Stated task:
Take the data below and repeat it exactly.

Data to use:
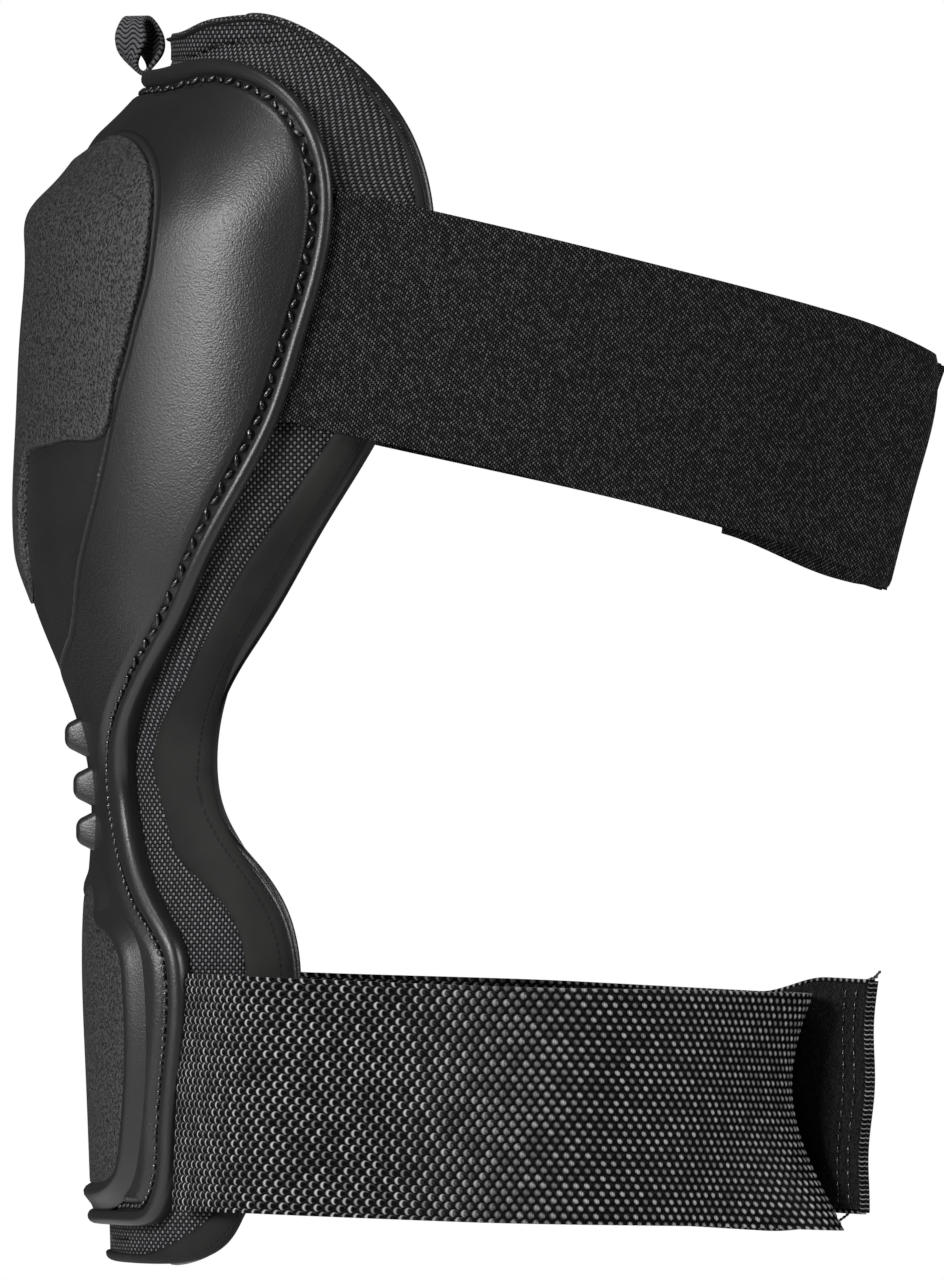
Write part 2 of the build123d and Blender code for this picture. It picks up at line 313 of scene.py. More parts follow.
def surface(name, points, u, v, material, extra=(), thick=0.0):
    """Piece made of one grid of points."""
    bm = bmesh.new()
    lattice(bm, points, u, v, extra)
    bmesh.ops.remove_doubles(bm, verts=bm.verts, dist=1e-6)
    return finish_mesh(bm, name, material, thick)


def mirrored(name, half, u, v, material):
    """Piece made of a border on one side and its mirror image, joined on the middle."""
    bm = bmesh.new()
    for flip in (1, -1):
        lattice(bm, half * (flip, 1, 1), u, v)
    bmesh.ops.remove_doubles(bm, verts=bm.verts, dist=1e-5)
    return finish_mesh(bm, name, material)


def capsules(name, spots, material, radius):
    """Short threads: (middle, direction, length) in millimetres, as one piece."""
    bm = bmesh.new()
    for middle, way, length in spots:
        way = Vector(way).normalized()
        turn = way.to_track_quat("X", "Z").to_matrix().to_4x4()
        size = Matrix.Diagonal((length / 2 * MM, radius * MM, radius * MM, 1))
        bmesh.ops.create_uvsphere(bm, u_segments=8, v_segments=6, radius=1,
                                  matrix=Matrix.Translation(Vector(middle) * MM) @ turn @ size)
    return finish_mesh(bm, name, material)


# -------------------- shader helper
class Value:
    """A number in a node tree, with arithmetic."""

    def __init__(self, tree, socket):
        self.tree, self.socket = tree, socket

    def math(self, operation, *others, flip=False):
        node = self.tree.nodes.new("ShaderNodeMath")
        node.operation = operation
        terms = (self, *others)
        for k, term in enumerate(reversed(terms) if flip else terms):
            feed(self.tree, term, node.inputs[k])
        return Value(self.tree, node.outputs[0])

    def __add__(self, o): return self.math("ADD", o)
    def __radd__(self, o): return self.math("ADD", o, flip=True)
    def __sub__(self, o): return self.math("SUBTRACT", o)
    def __rsub__(self, o): return self.math("SUBTRACT", o, flip=True)
    def __mul__(self, o): return self.math("MULTIPLY", o)
    def __rmul__(self, o): return self.math("MULTIPLY", o, flip=True)
    def __truediv__(self, o): return self.math("DIVIDE", o)
    def __pow__(self, o): return self.math("POWER", o)

    def fract(self): return self.math("FRACT")
    def floor(self): return self.math("FLOOR")
    def abs(self): return self.math("ABSOLUTE")
    def sin(self): return self.math("SINE")
    def least(self, o): return self.math("MINIMUM", o)
    def most(self, o): return self.math("MAXIMUM", o)

    def hump(self):
        """0 at the ends of each unit, 1 in its middle."""
        return 1 - (self.fract() * 2 - 1) ** 2

    def step(self, low, high):
        node = self.tree.nodes.new("ShaderNodeMapRange")
        node.interpolation_type = "SMOOTHSTEP"
        feed(self.tree, self, node.inputs["Value"])
        node.inputs["From Min"].default_value, node.inputs["From Max"].default_value = low, high
        return Value(self.tree, node.outputs["Result"])


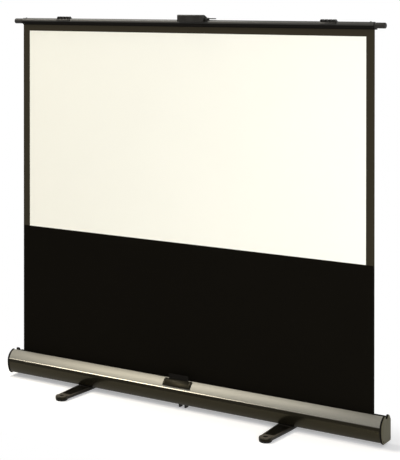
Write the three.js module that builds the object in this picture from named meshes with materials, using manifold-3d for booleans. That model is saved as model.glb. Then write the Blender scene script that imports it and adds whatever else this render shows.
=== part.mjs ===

Complete response:
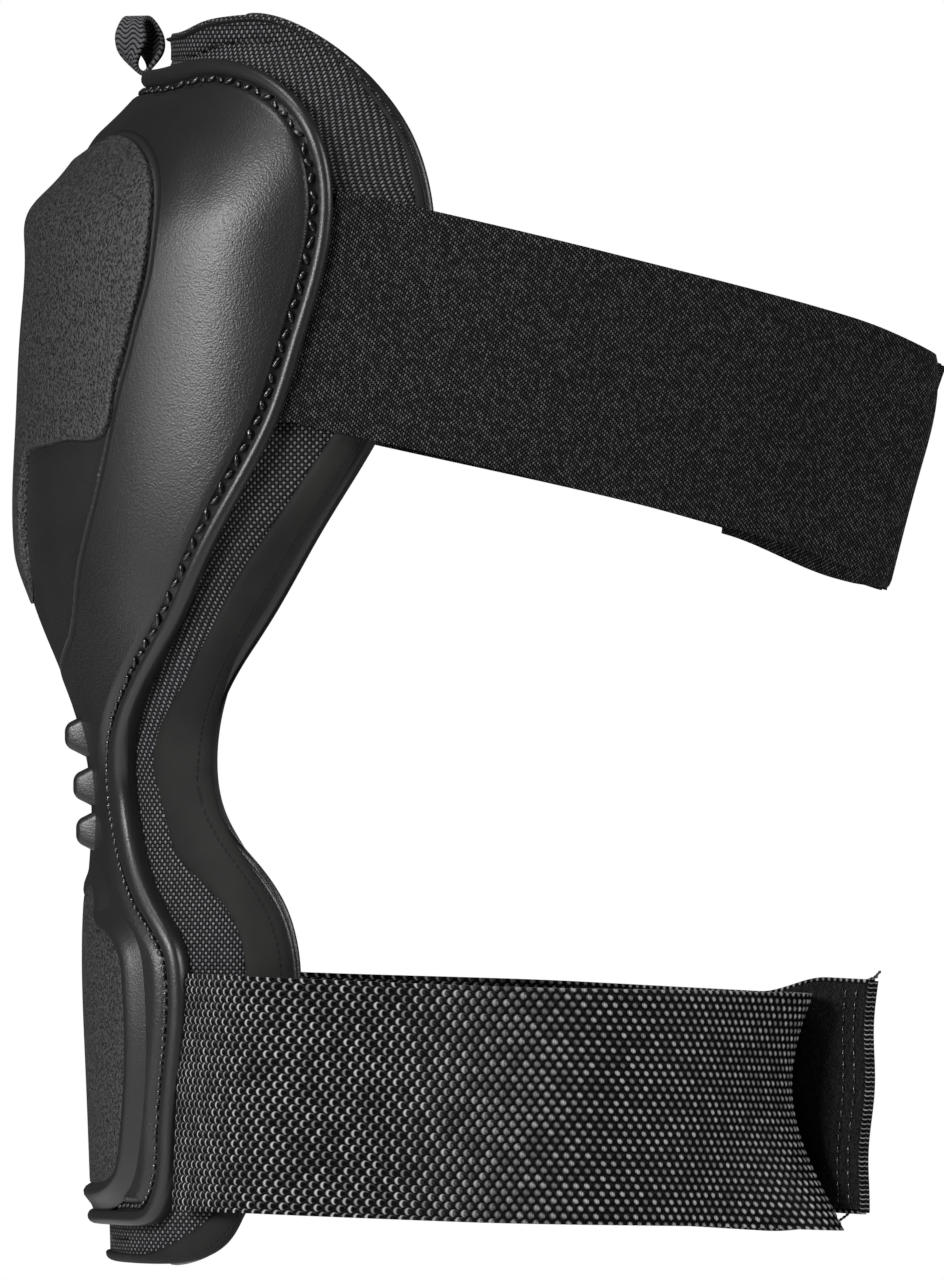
Write part 2 of the build123d and Blender code for this picture. It picks up at line 313 of scene.py. More parts follow.
def surface(name, points, u, v, material, extra=(), thick=0.0):
    """Piece made of one grid of points."""
    bm = bmesh.new()
    lattice(bm, points, u, v, extra)
    bmesh.ops.remove_doubles(bm, verts=bm.verts, dist=1e-6)
    return finish_mesh(bm, name, material, thick)


def mirrored(name, half, u, v, material):
    """Piece made of a border on one side and its mirror image, joined on the middle."""
    bm = bmesh.new()
    for flip in (1, -1):
        lattice(bm, half * (flip, 1, 1), u, v)
    bmesh.ops.remove_doubles(bm, verts=bm.verts, dist=1e-5)
    return finish_mesh(bm, name, material)


def capsules(name, spots, material, radius):
    """Short threads: (middle, direction, length) in millimetres, as one piece."""
    bm = bmesh.new()
    for middle, way, length in spots:
        way = Vector(way).normalized()
        turn = way.to_track_quat("X", "Z").to_matrix().to_4x4()
        size = Matrix.Diagonal((length / 2 * MM, radius * MM, radius * MM, 1))
        bmesh.ops.create_uvsphere(bm, u_segments=8, v_segments=6, radius=1,
                                  matrix=Matrix.Translation(Vector(middle) * MM) @ turn @ size)
    return finish_mesh(bm, name, material)


# -------------------- shader helper
class Value:
    """A number in a node tree, with arithmetic."""

    def __init__(self, tree, socket):
        self.tree, self.socket = tree, socket

    def math(self, operation, *others, flip=False):
        node = self.tree.nodes.new("ShaderNodeMath")
        node.operation = operation
        terms = (self, *others)
        for k, term in enumerate(reversed(terms) if flip else terms):
            feed(self.tree, term, node.inputs[k])
        return Value(self.tree, node.outputs[0])

    def __add__(self, o): return self.math("ADD", o)
    def __radd__(self, o): return self.math("ADD", o, flip=True)
    def __sub__(self, o): return self.math("SUBTRACT", o)
    def __rsub__(self, o): return self.math("SUBTRACT", o, flip=True)
    def __mul__(self, o): return self.math("MULTIPLY", o)
    def __rmul__(self, o): return self.math("MULTIPLY", o, flip=True)
    def __truediv__(self, o): return self.math("DIVIDE", o)
    def __pow__(self, o): return self.math("POWER", o)

    def fract(self): return self.math("FRACT")
    def floor(self): return self.math("FLOOR")
    def abs(self): return self.math("ABSOLUTE")
    def sin(self): return self.math("SINE")
    def least(self, o): return self.math("MINIMUM", o)
    def most(self, o): return self.math("MAXIMUM", o)

    def hump(self):
        """0 at the ends of each unit, 1 in its middle."""
        return 1 - (self.fract() * 2 - 1) ** 2

    def step(self, low, high):
        node = self.tree.nodes.new("ShaderNodeMapRange")
        node.interpolation_type = "SMOOTHSTEP"
        feed(self.tree, self, node.inputs["Value"])
        node.inputs["From Min"].default_value, node.inputs["From Max"].default_value = low, high
        return Value(self.tree, node.outputs["Result"])


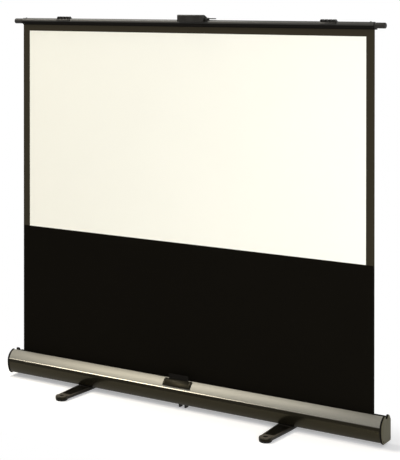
Write the three.js module that builds the object in this picture from named meshes with materials, using manifold-3d for booleans. That model is saved as model.glb. Then write the Blender scene script that imports it and adds whatever else this render shows.
=== part.mjs ===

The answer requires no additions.